When not facing off against bugs, you’ll also find resistance in the form of pirates who are also trying to make the best of the frozen climate. Going up against pirates offers a completely different challenge than when going against bugs. What they lack in speed and numbers they make up for with firepower and tactics. Pirates have access to all of the weapons you have, including their own suits, so expect to see yourself on the other end of the VS’s independently firing guns.

Lost Planet also features multiplayer modes. Four modes are included: Elimination, Team Elimination, Fox Hunt and Post Grab. Elimination and Team Elimination are essentially Deathmatch modes, but with a slight twist. Rather than being judged on kill counts, you are judged on points which are earned by capturing posts or killing.

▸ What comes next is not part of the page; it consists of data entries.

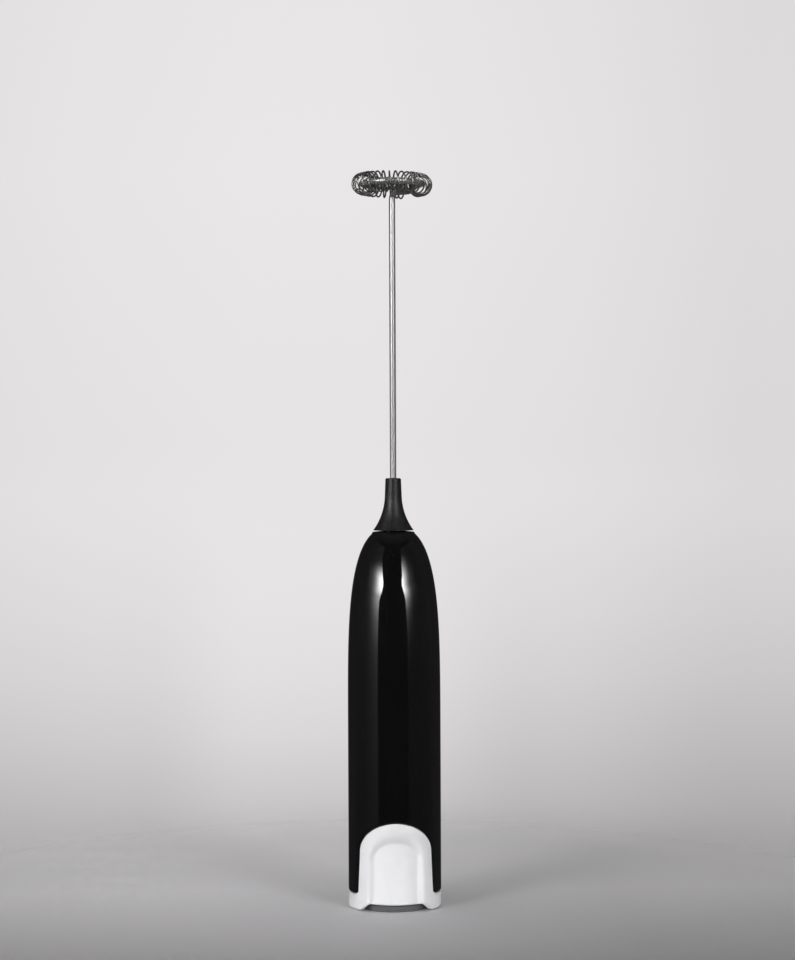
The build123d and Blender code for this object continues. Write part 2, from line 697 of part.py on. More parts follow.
def make_thrust_washers():
    with BuildPart() as thrust_washers:
        for z in (MOTOR_Z0 + 1.3, MOTOR_Z1 - CAN_T - 0.4):
            with BuildSketch(Plane.XY.offset(z)):
                Circle(2.0)
                Circle(SHAFT_R, mode=Mode.SUBTRACT)
            extrude(amount=0.3)
    write(thrust_washers, "thrust_washers")


# ---------------------------------------------------------------- whisk


def make_whisk_collar():
    taper = (COLLAR_WAIST_R - COLLAR_TOP_R) / (COLLAR_Z1 - COLLAR_WAIST_Z)
    slope = sqrt(1 + taper**2)
    arc_centre_x = COLLAR_WAIST_R + COLLAR_CURVE_R / slope
    arc_centre_z = COLLAR_WAIST_Z + COLLAR_CURVE_R * taper / slope
    foot_turn = degrees(asin((arc_centre_z - COLLAR_Z0) / COLLAR_CURVE_R) - asin(taper / slope))
    with BuildPart() as whisk_collar:
        with BuildSketch(Plane.XZ):
            with BuildLine():
                flank = Line((COLLAR_TOP_R, COLLAR_Z1), (COLLAR_WAIST_R, COLLAR_WAIST_Z))
                flare = JernArc(flank @ 1, flank % 1, COLLAR_CURVE_R, foot_turn)
                foot = Line(flare @ 1, (0, (flare @ 1).Y))
                Line(foot @ 1, (0, COLLAR_Z1))
                Line((0, COLLAR_Z1), flank @ 0)
            make_face()
        revolve(axis=Axis.Z)
        fillet(whisk_collar.edges().group_by(Axis.Z)[-1], 0.5)
        # Hollow skirt around a hub, motor shaft bore below, rod bore above.
        with BuildSketch(Plane.XZ):
            with BuildLine():
                Polyline(
                    (HUB_SKIRT_R, COLLAR_Z0 - 0.5),
                    (COLLAR_FOOT_R - 0.7, COLLAR_Z0 - 0.5),
                    (COLLAR_FOOT_R - 1.0, COLLAR_Z0),
                    (HUB_SKIRT_R, COLLAR_Z0 + 2.6),
                    close=True,
                )
            make_face()
        revolve(axis=Axis.Z, mode=Mode.SUBTRACT)
        with BuildSketch(Plane.XY.offset(COLLAR_Z0 - 0.5)):
            Circle(SHAFT_R)
        extrude(amount=SHAFT_Z1 - COLLAR_Z0 + 0.5, mode=Mode.SUBTRACT)
        with BuildSketch(Plane.XY.offset(ROD_Z0)):
            Circle(ROD_R)
        extrude(amount=20, mode=Mode.SUBTRACT)
    write(whisk_collar, "whisk_collar")


def ring_point(angle, radius=RING_R, z=RING_Z):
    """A point at an angle from +X towards +Y around the whisk's axis."""
    return Vector(radius * cos(radians(angle)), radius * sin(radians(angle)), z)


def make_whisk_shaft():
    """Rod, bend, spoke and ring in one wire."""
    lead = Vector(-sin(radians(RING_START)), cos(radians(RING_START)), 0)
    ring_start = ring_point(RING_START)
    corner_r = RING_R / cos(radians(SPOKE_ANGLE - RING_START))
    corners = [
        (0, 0, ROD_Z0),
        (0, 0, ROD_TOP_Z),
        ring_point(SPOKE_ANGLE, corner_r, SPOKE_END_Z),
        ring_start + lead * 1.6,
        ring_start,
    ]
    ring_middle = ring_point(RING_START - RING_SPAN / 2)
    ring_end = ring_point(RING_START - RING_SPAN)
    with BuildPart() as whisk_shaft:
        with BuildLine() as route:
            FilletPolyline(*corners, radius=[3.0, 2.0, 1.8])
            ThreePointArc(ring_start, ring_middle, ring_end)
        with BuildSketch(Plane.XY.offset(ROD_Z0)):
            Circle(ROD_R)
        sweep(path=route.line)
    write(whisk_shaft, "whisk_shaft")


def make_whisk_coil():
    """Closed loops around the ring, one for each turn, and small gripping loops at both ends."""
    with BuildPart() as whisk_coil:
        for turn in range(COIL_TURNS):
            angle = SPRING_START - SPRING_SPAN * turn / (COIL_TURNS - 1)
            around = Vector(-sin(radians(angle)), cos(radians(angle)), 0)
            loop_plane = Plane(origin=ring_point(angle), x_dir=(0, 0, 1), z_dir=around)
            with Locations(loop_plane.location):
                Torus(COIL_R, COIL_WIRE_R)
        for angle in (RING_START - GRIP_STEP, RING_START - RING_SPAN + GRIP_STEP):
            around = Vector(-sin(radians(angle)), cos(radians(angle)), 0)
            grip_plane = Plane(origin=ring_point(angle), x_dir=(0, 0, 1), z_dir=around)
            with Locations(grip_plane.location):
                Torus(ROD_R + COIL_WIRE_R + 0.02, COIL_WIRE_R)
    write(whisk_coil, "whisk_coil")


make_handle_shell()
make_thumb_button()
make_contact_bridge()
make_battery_frame()
make_cells()
make_lower_contacts()
make_upper_contacts()
make_springs()
make_pivot_pins()
make_motor_carrier()
make_carrier_screws()
make_motor_can()
make_motor_magnets()
make_motor_end_bell()
make_motor_bushings()
make_motor_terminals()
make_motor_brushes()
make_supply_strips()
make_nose_seal()
make_motor_shaft()
make_armature_core()
make_armature_windings()
make_commutator()
make_thrust_washers()
make_whisk_collar()
make_whisk_shaft()
make_whisk_coil()
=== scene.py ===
"""Looks of the milk frother: finished meshes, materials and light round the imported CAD. Metres, +Z up."""

import json
import math

import bmesh
import bpy
from mathutils import Matrix, Vector


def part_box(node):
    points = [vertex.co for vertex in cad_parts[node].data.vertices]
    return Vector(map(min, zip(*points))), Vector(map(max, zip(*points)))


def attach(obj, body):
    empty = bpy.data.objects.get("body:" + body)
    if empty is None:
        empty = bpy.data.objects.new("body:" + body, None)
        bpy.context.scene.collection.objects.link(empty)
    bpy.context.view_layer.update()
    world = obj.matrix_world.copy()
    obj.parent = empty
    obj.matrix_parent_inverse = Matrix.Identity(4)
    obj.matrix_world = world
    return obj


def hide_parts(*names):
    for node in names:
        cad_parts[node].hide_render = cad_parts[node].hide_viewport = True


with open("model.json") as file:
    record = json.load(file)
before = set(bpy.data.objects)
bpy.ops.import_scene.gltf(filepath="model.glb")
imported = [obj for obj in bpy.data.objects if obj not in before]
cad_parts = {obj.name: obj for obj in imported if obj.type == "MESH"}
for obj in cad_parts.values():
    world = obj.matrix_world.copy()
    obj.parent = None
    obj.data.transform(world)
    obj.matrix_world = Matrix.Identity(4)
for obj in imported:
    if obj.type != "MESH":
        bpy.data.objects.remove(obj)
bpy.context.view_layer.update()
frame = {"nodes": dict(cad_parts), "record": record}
MM = 0.001

# ---------------------------------------------------------------- sizes, in metres

BODY_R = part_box("handle_shell")[1].x
SHELL_Z0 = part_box("handle_shell")[0].z
LID_RISE = 0.3 * MM
SHELL_TOP_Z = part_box("handle_shell")[1].z - LID_RISE
SHELL_WALL = 1.3 * MM
NOSE_Z0 = 59.75 * MM
NOSE_LENGTH = 73.15 * MM
NOSE_ROUND = 3.93
NOSE_FULLNESS = 2.73
NOSE_CORNER_R = 0.7 * MM
NOSE_BORE_R = 2.62 * MM
SEAM_DEPTH = 0.012 * MM
SEAM_WIDTH = 0.09 * MM
SEAM_END = 3 * MM
SEAM_FADE = 10 * MM
BOSS_Y = 12.0 * MM
BOSS_R = 2.4 * MM
BOSS_BORE_R = 0.8 * MM
BOSS_EDGE = 0.2 * MM
BOSS_Z = (95.05 * MM, 106.45 * MM)

ARCH_W = 12.5 * MM
ARCH_FOOT_W = 13.1 * MM
ARCH_SPRING_Z = 20.85 * MM
ARCH_RISE = 10.4 * MM
ARCH_TOP_GAP = 0.08 * MM
ARCH_EDGE_ROUND = 0.12 * MM
CORNER_R = 1.3 * MM

FOOT_Z0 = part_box("thumb_button")[0].z
FOOT_H = 5.55 * MM
FOOT_ROUND = 0.95 * MM
EDGE_ROUND = 0.9 * MM
PAD_SIDE_GAP = 0.15 * MM
PAD_TOP_GAP = 0.2 * MM
PAD_TOP_ROUND = 0.15 * MM
PAD_WALL = 1.5 * MM
PAD_CORNER_R = 1.6 * MM
RECESS_DEPTH = 2.2 * MM
RECESS_MID_Z = 18.45 * MM
RECESS_OUTER = (10.3 * MM, 11.6 * MM)
RECESS_INNER = (7.2 * MM, 5.2 * MM)
NOTCH_Z = 2.2 * MM
NOTCH_CORNER_RISE = 0.4 * MM
NOTCH_CORNER_X = (7.0 * MM, 9.2 * MM)
LOBE_X = (9.2 * MM, 13.1 * MM)
FRONT_EDGE_X = (8.0 * MM, 12.0 * MM)
PIVOT_Y = -5.0 * MM
PRESS_ANGLE = math.radians(1.5)
LIP_R = 13.7 * MM
LIP_WALL = 1.1 * MM
LIP_HALF_W = 5 * MM
LIP_Z = (28.65 * MM, 33.25 * MM)
BRIDGE_Y = -9.6 * MM
BRIDGE_Z = 26.85 * MM
POST_SETBACK = 2 * MM
POST_W = 6 * MM
POST_H = 2.6 * MM

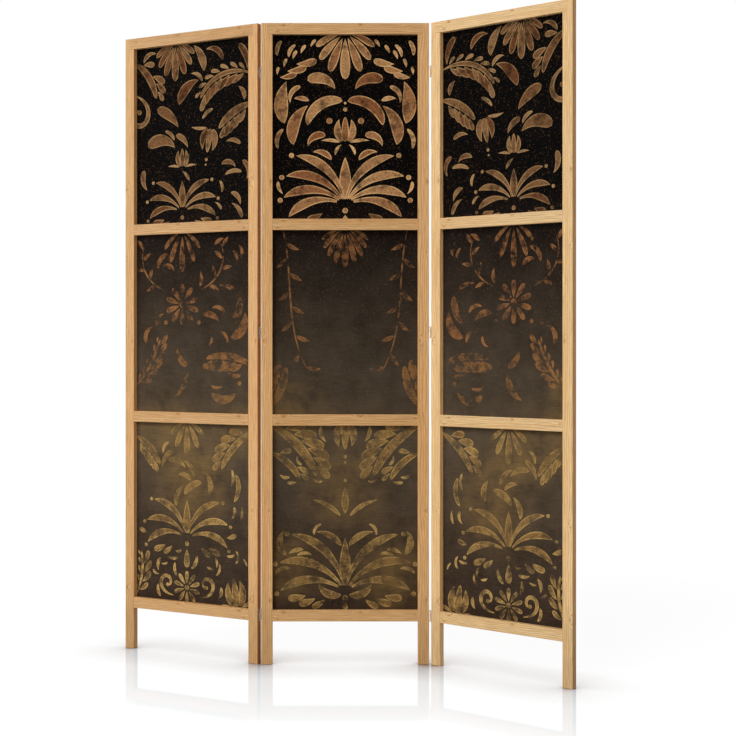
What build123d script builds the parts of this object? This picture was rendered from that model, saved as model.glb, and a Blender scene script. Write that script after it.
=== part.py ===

Capturing posts adds another twist to gameplay by allowing you to see nearby opponents on your radar, making control a vital part of both the solo and team-based versions.

Fox Hunt is a strange mode, but one that could end up being one of the more popular modes once the game ships. At the start of a match, one player is “it” while the others are hunters. The object is to gain points by killing the hunters or capturing posts, both of which prove difficult when you have a server full of people gunning for you.

Finally, Post Grab is a simple “Capture the Territory” game. Here teams vie for control of posts on the map. The team in control of the most posts when time runs out wins. It isn’t anything overly complicated or deep, but fun.

Visually, Lost Planet is one of the more impressive looking 360 games and it keeps getting better with each build shown. Levels are giant and filled with all the little touches, like falling snow and wind that help bring a game to life. Even small details, like machine parts, are completely animated and have a good feel to them.

Without question, Lost Planet: Extreme Condition is one of 2007’s more highly anticipated 360 releases and it isn’t hard to see why. It has all of the visual flair you would want from a next-generation game while also delivering the gameplay of an old style shooter. Look for a review within the coming weeks.